Według gazety nowy samolot będzie miał większe zbiorniki paliwa, a co za tym idzie - dłuższy zasięg i pojemniejsze wnęki na uzbrojenie. Jak ujawniono, ma być wyposażony w technologię umożliwiającą współdziałanie z innymi statkami powietrznymi, dronami, satelitami oraz siłami lądowymi.
Na jednym baku do Moskwy?
"Telegraph" sugeruje, że Tempest "został zaprojektowany do długodystansowych misji głęboko na terytorium wroga, gdzie komunikacja z bazą macierzystą może być niemożliwa".
Gazeta wysnuwa wnioski, że myśliwiec po wystartowaniu z brytyjskiego lotniska będzie mógł dotrzeć aż do Moskwy, czyli pokonać około 2500 kilometrów. Dla porównania, Typhoon na jedynym zbiorniku paliwa jest w stanie pokonać około 1300 kilometrów, a F-35B – 1000 kilometrów.

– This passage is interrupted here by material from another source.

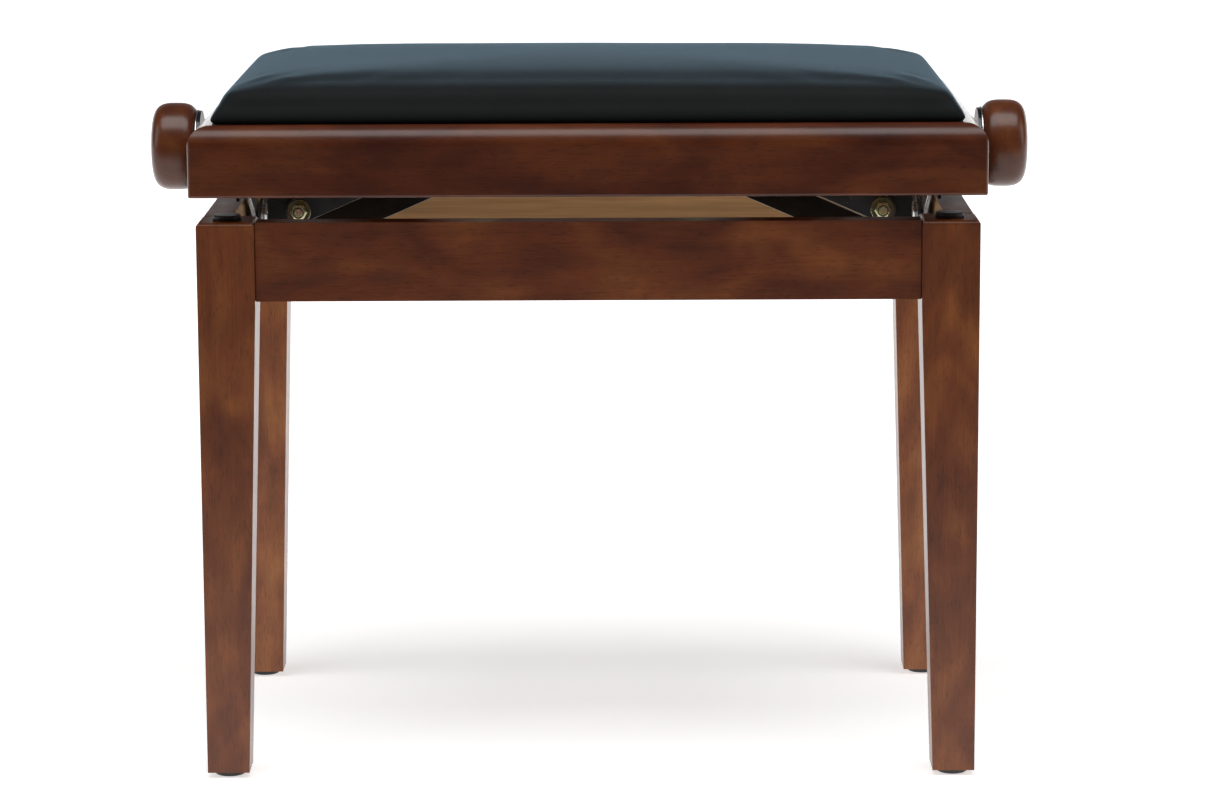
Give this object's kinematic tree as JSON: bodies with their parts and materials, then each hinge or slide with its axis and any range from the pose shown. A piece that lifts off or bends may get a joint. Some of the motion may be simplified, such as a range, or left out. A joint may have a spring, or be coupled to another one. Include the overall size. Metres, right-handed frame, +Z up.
{
  "type": "adjustable piano bench",
  "caption": "Height-adjustable piano bench: tapered wooden legs on a railed base, an upholstered seat frame, and a spindle with end knobs that lifts it on struts and scissors.",
  "frame": {"origin": "on the floor, under the middle of the bench, at the bottom centre of its box", "axes": "+X to the sitter's right as drawn, along the bench's length and its spindle; +Y to the back; +Z up"},
  "size_m": [0.633, 0.336, 0.498],
  "materials": {
    "walnut_legs": "satin walnut stain on beech, grain upright",
    "walnut_rails": "satin walnut stain on beech, grain along the rail",
    "walnut_knobs": "satin walnut stain, turned",
    "pale_wood": "bare beech",
    "plywood": "bare plywood",
    "black_rubber": "matt",
    "black_steel": "semi-gloss black paint",
    "black_plastic": "gloss black",
    "yellow_zinc": "yellow zinc plate",
    "bright_steel": "bright zinc plate",
    "foam": "upholstery foam",
    "velour": "short-pile black velour"
  },
  "bodies": {
    "base": {"leg_front_left": "walnut_legs", "leg_front_right": "walnut_legs", "leg_rear_left": "walnut_legs", "leg_rear_right": "walnut_legs", "base_rail_front": "walnut_rails", "base_rail_rear": "walnut_rails", "base_rail_left": "walnut_rails", "base_rail_right": "walnut_rails", "glue_blocks": "pale_wood", "foot_glides": "black_rubber", "glide_nails": "bright_steel", "rest_bumpers": "black_rubber", "scissor_plate_left": "black_steel", "scissor_plate_right": "black_steel", "scissor_plate_screws": "yellow_zinc", "strut_brackets": "black_steel", "strut_bracket_screws": "yellow_zinc", "strut_pivot_bolts": "yellow_zinc", "strut_pivot_nuts": "yellow_zinc", "strut_pivot_washers": "yellow_zinc", "scissor_base_pins": "bright_steel"},
    "scissor_left_a": {"scissor_outer_left": "bright_steel", "scissor_outer_pins_left": "bright_steel"},
    "scissor_left_b": {"scissor_inner_left": "bright_steel", "scissor_inner_pin_left": "bright_steel"},
    "scissor_right_a": {"scissor_outer_right": "bright_steel", "scissor_outer_pins_right": "bright_steel"},
    "scissor_right_b": {"scissor_inner_right": "bright_steel", "scissor_inner_pin_right": "bright_steel"},
    "strut_left": {"strut_front_left": "black_steel", "strut_rear_left": "black_steel", "strut_tie_left": "black_steel"},
    "strut_right": {"strut_front_right": "black_steel", "strut_rear_right": "black_steel", "strut_tie_right": "black_steel"},
    "nut_left": {"nut_bar_left": "yellow_zinc", "nut_bar_clips_left": "bright_steel"},
    "nut_right": {"nut_bar_right": "yellow_zinc", "nut_bar_clips_right": "bright_steel"},
    "spindle": {"spindle": "bright_steel", "knob_left": "walnut_knobs", "knob_right": "walnut_knobs", "knob_ferrules": "bright_steel", "knob_collars": "black_plastic", "knob_set_screws": "bright_steel"},
    "seat": {"seat_rail_front": "walnut_rails", "seat_rail_rear": "walnut_rails", "seat_rail_left": "walnut_rails", "seat_rail_right": "walnut_rails", "seat_corner_blocks": "pale_wood", "seat_board": "plywood", "seat_board_screws": "yellow_zinc", "foam_pad": "foam", "cushion_cover": "velour", "seat_bracket_left": "black_steel", "seat_bracket_right": "black_steel", "seat_bracket_screws": "yellow_zinc", "scissor_seat_pins": "bright_steel", "spindle_bushes": "bright_steel", "thrust_washers": "bright_steel"}
  },
  "joints": [
    {"name": "seat_height", "type": "hinge", "parent": "base", "child": "scissor_left_a", "pos_m": [-0.2429, 0.072, 0.35], "axis": [-1, 0, 0], "range_deg": [-5.54, 44.71]},
    {"name": "scissor_left_centre", "type": "hinge", "parent": "scissor_left_a", "child": "scissor_left_b", "pos_m": [-0.2389, 0.00097, 0.381], "axis": [-1, 0, 0], "range_deg": [-89.42, 11.08]},
    {"name": "scissor_left_seat_pivot", "type": "hinge", "parent": "scissor_left_b", "child": "seat", "pos_m": [-0.2389, 0.072, 0.412], "axis": [-1, 0, 0], "range_deg": [-5.54, 44.71]},
    {"name": "scissor_right_base_pivot", "type": "hinge", "parent": "base", "child": "scissor_right_a", "pos_m": [0.2429, 0.072, 0.35], "axis": [-1, 0, 0], "range_deg": [-5.54, 44.71]},
    {"name": "scissor_right_centre", "type": "hinge", "parent": "scissor_right_a", "child": "scissor_right_b", "pos_m": [0.2389, 0.00097, 0.381], "axis": [-1, 0, 0], "range_deg": [-89.42, 11.08]},
    {"name": "strut_left_pivot", "type": "hinge", "parent": "base", "child": "strut_left", "pos_m": [-0.22, 0, 0.368], "axis": [0, -1, 0], "range_deg": [-5.54, 44.71]},
    {"name": "nut_left_pivot", "type": "hinge", "parent": "strut_left", "child": "nut_left", "pos_m": [-0.07794, 0, 0.43], "axis": [0, -1, 0], "range_deg": [-44.71, 5.54]},
    {"name": "strut_right_pivot", "type": "hinge", "parent": "base", "child": "strut_right", "pos_m": [0.22, 0, 0.368], "axis": [0, -1, 0], "range_deg": [-44.71, 5.54]},
    {"name": "nut_right_pivot", "type": "hinge", "parent": "strut_right", "child": "nut_right", "pos_m": [0.07794, 0, 0.43], "axis": [0, -1, 0], "range_deg": [-5.54, 44.71]},
    {"name": "spindle_turn", "type": "hinge", "parent": "seat", "child": "spindle", "pos_m": [0, 0, 0.43], "axis": [1, 0, 0], "range_deg": [-714.78, 5767.95]}
  ],
  "couplings": [
    {"joint": "scissor_left_centre", "follows": "seat_height", "ratio": -2},
    {"joint": "scissor_left_seat_pivot", "follows": "seat_height", "ratio": 1},
    {"joint": "scissor_right_base_pivot", "follows": "seat_height", "ratio": 1},
    {"joint": "scissor_right_centre", "follows": "seat_height", "ratio": -2},
    {"joint": "strut_left_pivot", "follows": "seat_height", "ratio": 1},
    {"joint": "nut_left_pivot", "follows": "seat_height", "ratio": -1},
    {"joint": "strut_right_pivot", "follows": "seat_height", "ratio": -1},
    {"joint": "nut_right_pivot", "follows": "seat_height", "ratio": 1},
    {"joint": "spindle_turn", "follows": "seat_height", "ratio": 129.01}
  ]
}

Zapytany przez "Telegraph" Jonny Moreton z BAE Systems nie potwierdził, czy te ustalenia gazety są słuszne.
Myśliwiec cięższy niż legendarny bombowiec
W rozmowie z gazetą analityk ds. obronności Francis Tusa stwierdził, że maksymalna masa startowa Tempesta może wynosić ponad 30 ton, w porównaniu z 23 tonami w samolocie Typhoon. Jak zauważono, to więcej niż masa bombowca Lancaster wykorzystywanego przez brytyjskie siły powietrzne podczas II wojny światowej.
BAE Systems jest częścią Grupy Tempest, w skład której wchodzi brytyjskie ministerstwo obrony oraz firma Rolls-Royce, producent pocisków rakietowych MBDA i włoska firma Leonardo. W 2023 roku inicjatywa stała się częścią trójstronnego porozumienia GCAP.